Minnows are best on jigheads or dropshots as these both give the presentation a little more action and efficiency.

Minnows can be found at just about any bait shop that sells live bait. You can also gather minnows yourself with minnow traps.

  1. Nightcrawlers
night crawlers for catfish or bass

Night Crawlers are a solid live bait choice for smallmouth bass (photo credit: DMF Bait)

This is the one option that has a bit of crossover between largemouth and smallmouth at a successful level.

Nightcrawlers are naturally found in the cracks and crevices of water systems.

Smallmouth just so happen to live and feed in these areas. So, use some weight or a jig to get that worm down and into the strike zone.

Best Live Bait For Striped Bass

man holding striped bass

Striped bass are the largest of the subspecies and can be found in freshwater and saltwater.

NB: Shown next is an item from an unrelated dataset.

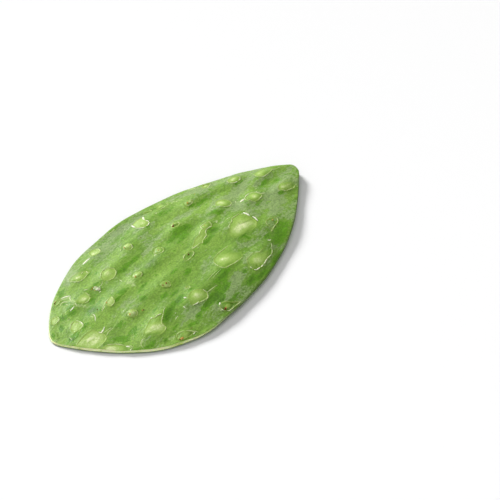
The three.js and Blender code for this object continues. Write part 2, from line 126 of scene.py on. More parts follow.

Here are the best live bait options for striped bass:

  1. Shad
shad as live bait for striped bass

Shad aren’t just for largemouth bass… they are a desired food source of striped bass as well. (photo credit Mass.gov)

Shad is the most popular live bait, especially when targeting freshwater striped bass.

These bait fish are naturally eaten, so you are tapping into the normal diet of a striped bass.

The big perk of using shad is the availability. They can be caught yourself or found at a majority of bait shops. Hook these behind the back fin to allow the fish to swim naturally.

  1. Eels
an eel on a bait hook for striped bass

Eels provide action that striped bass have a hard time resisting.(photo credit: American Eel Farm)

One of the more unique baits is eel. Especially for the coastal, saltwater stripers, eel can make a great presentation.

Eels are a bit harder to catch yourself and a bit more expensive at bait shops. And, although they may not seem like an ideal bait, stripers cannot get enough of the taste.

Eels can be rigged on a jighead to add weight. This will move the eel down in the water column and into an area of dense bites.

  1. Minnows
monnows for smallmouth bass

Minnows can be fished on jigs or free-lined for striped bass. (photo credit National Park Service)

Live minnows do a good job targeting both freshwater and saltwater striped bass. These are easily found or bought, so fishing with them is easy. Minnows make great baits on jigs or free swim rigs.

Best Live Bait For Peacock Bass

man holding peacock bass

The most interesting of the four is the peacock bass. These are only found in Hawaii, South Florida, and the Amazon River. So, the fishing opportunities are a bit limited for most people. However, if you can target peacock bass, here are the best live bait options.

  1. Shiners
shad for peacock bass

Shiners make the list as a fantastic live bait option for peacock bass. (photo credit: Missouri Dept. of Conservation)

If you ask any peacock angler what their go-to bait is, the answer is usually a shiner.

Shiners are bait fish that peacock eat naturally and can be bought at bait shops as well as caught yourself.

They can be fished like shad, so hook it around the anal fin to allow for natural movement.

  1. Minnows

As with many other subspecies of bass, peacock bass will eat minnows (as well as other native small fish). Due to the availability of minnows at most bait shops, these can be a great live bait option as well.


As you can see, there are some similarities in the live baits that work well for the various subspecies of bass.